In June 2026, in partnership with Charles Schwab Corporation, the company began work on yes-or-no options contracts tied to the performance of the S&P 500.

==Legal and regulatory issues==
===Abusive short selling===
In 2013, the company paid a $6 million penalty and implemented "major remedial measures" to settle charges that it failed to properly enforce rules to prevent abusive short selling.

===Alleged patent infringement===
In 2007, the International Securities Exchange (ISE) sued CBOE, alleging that the company infringed on ISE's patent for "Automated Exchange for Trading Derivative Securities". The judge sided with CBOE, and after ISE continued to litigate, in 2016, ISE was ordered to pay $6 million to CBOE for attorneys fees.

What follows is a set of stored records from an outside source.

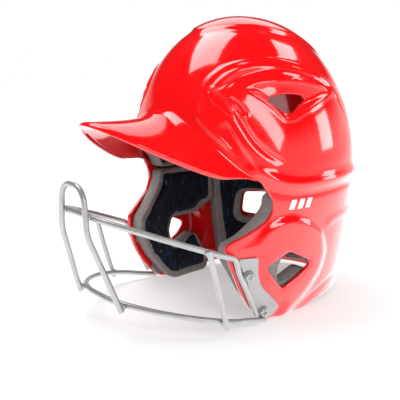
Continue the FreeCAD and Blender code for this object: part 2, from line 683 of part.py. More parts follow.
head_r, shank_r, head_h = size("head") / 2, size("shank") / 2, size("head_height")
seat = plate_face + size("hole_gap") / 2
cup_h = size("washer_height")
head_seat = seat + cup_h - 0.6
screw_body = revolve_body("screw_master", [
    (0, head_seat - size("shank_length")), (shank_r, head_seat - size("shank_length")), (shank_r, head_seat),
    (head_r, head_seat), (head_r, head_seat + 0.45 * head_h), (0.8 * head_r, head_seat + 0.8 * head_h),
    (0.4 * head_r, head_seat + head_h), (0, head_seat + head_h)])
doc.recompute()
cross = screw_body.newObject("Sketcher::SketchObject", "recess_cross")
cross.AttachmentSupport = (origin_plane(screw_body, "XY_Plane"), [""])
cross.MapMode = "FlatFace"
cross.AttachmentOffset = FreeCAD.Placement(Vector(0, 0, head_seat + head_h), FreeCAD.Rotation())
half_w, half_l = size("recess_width") / 2, size("recess_length") / 2
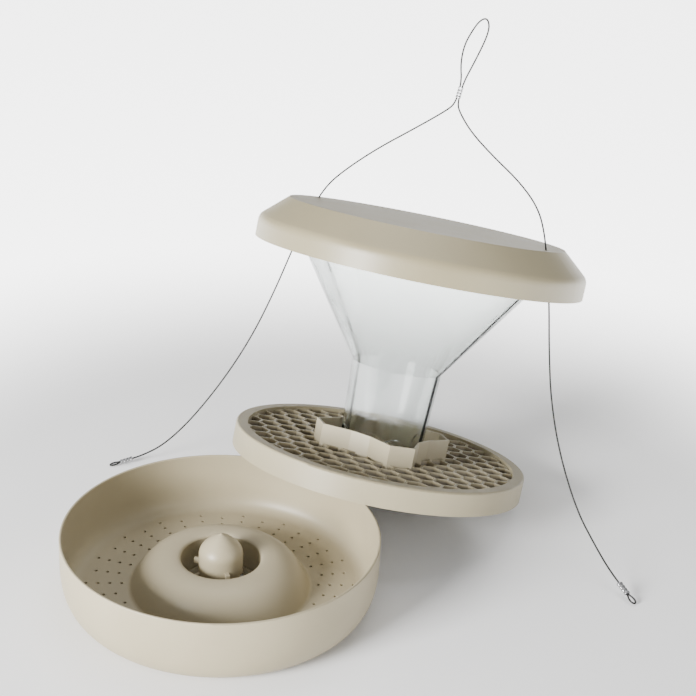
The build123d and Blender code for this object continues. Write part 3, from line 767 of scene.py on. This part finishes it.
def floor_glow(tree):
    """Glow that grows with the distance from the feeder's middle."""
    place = tree.nodes.new("ShaderNodeTexCoord")
    away = tree.nodes.new("ShaderNodeVectorMath")
    away.operation = "DISTANCE"
    away.inputs[1].default_value = (MIDDLE[0], MIDDLE[1], 0)
    tree.links.new(place.outputs["Object"], away.inputs[0])
    ramp = tree.nodes.new("ShaderNodeMapRange")
    ramp.interpolation_type = "SMOOTHSTEP"
    ramp.inputs["From Min"].default_value = GLOW_STARTS
    ramp.inputs["From Max"].default_value = GLOW_FULL
    ramp.inputs["To Max"].default_value = FLOOR_GLOW
    tree.links.new(away.outputs["Value"], ramp.inputs["Value"])
    return ramp.outputs["Result"]


def make_floor():
    """Wide pale floor just under the tray's base."""
    mesh = bmesh.new()
    bmesh.ops.create_grid(mesh, x_segments=2, y_segments=2, size=FLOOR_SIZE / 2)
    data = bpy.data.meshes.new("floor")
    mesh.to_mesh(data)
    mesh.free()
    floor = bpy.data.objects.new("floor", data)
    bpy.context.scene.collection.objects.link(floor)
    floor.location = (0, 0, CAD_BOX[0][2])
    material, tree, shader = new_material("pale_floor")
    shader.inputs["Base Color"].default_value = (0.92, 0.92, 0.92, 1)
    shader.inputs["Roughness"].default_value = 0.9
    shader.inputs["Emission Color"].default_value = (1, 1, 1, 1)
    tree.links.new(floor_glow(tree), shader.inputs["Emission Strength"])
    floor.data.materials.append(material)
    return floor


def make_light(name, place, target, size, power):
    """Square soft light aimed at a point."""
    data = bpy.data.lights.new(name, "AREA")
    data.size = size
    data.energy = power
    light = bpy.data.objects.new(name, data)
    bpy.context.scene.collection.objects.link(light)
    light.location = place
    light.rotation_euler = (Vector(target) - Vector(place)).to_track_quat("-Z", "Y").to_euler()
    return light


def make_sky(strength):
    """Even white surroundings."""
    world = bpy.data.worlds.new("sky")
    world.use_nodes = True
    background = world.node_tree.nodes["Background"]
    background.inputs["Color"].default_value = (1.0, 1.0, 1.0, 1)
    background.inputs["Strength"].default_value = strength
    bpy.context.scene.world = world


make_floor()
make_light("front_left_light", (-2.0, -1.9, 0.95), MIDDLE, 1.1, 300)
make_light("front_right_light", (1.9, -1.5, 0.9), MIDDLE, 1.2, 12)
make_light("top_light", (0.3, 0.9, 2.4), MIDDLE, 1.6, 25)
make_sky(0.45)
print("stage set")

===Complaint against former director===
In 2024, William Carlson, founder of Belvedere Trading, filed a complaint with the Illinois Attorney Registration and Disciplinary Commission (ARDC) against Mark Francis Duffy, a former director at CBOE Global Markets. Carlson alleged that Duffy did not act on significant evidence of financial misconduct at Belvedere Trading while working as both the firm's legal counsel and a CBOE director. The complaint further suggested that Duffy's dual role may have hindered regulatory oversight and contributed to continued financial irregularities at the company. In June 2025, Carson publicly accused individuals associated with Belvedere and Cboe of participating in a $35 million equity fraud and cover-up scheme. In a police complaint and related filings, Carlson alleged that Duffy was made aware of the misconduct as early as 2011 but failed to act despite being compensated to review the case. Carlson also claimed that Belvedere Trading, a Cboe member firm, and several implicated individuals were Cboe members, raising concerns about potential conflicts of interest and lapses in Cboe's self-regulatory oversight.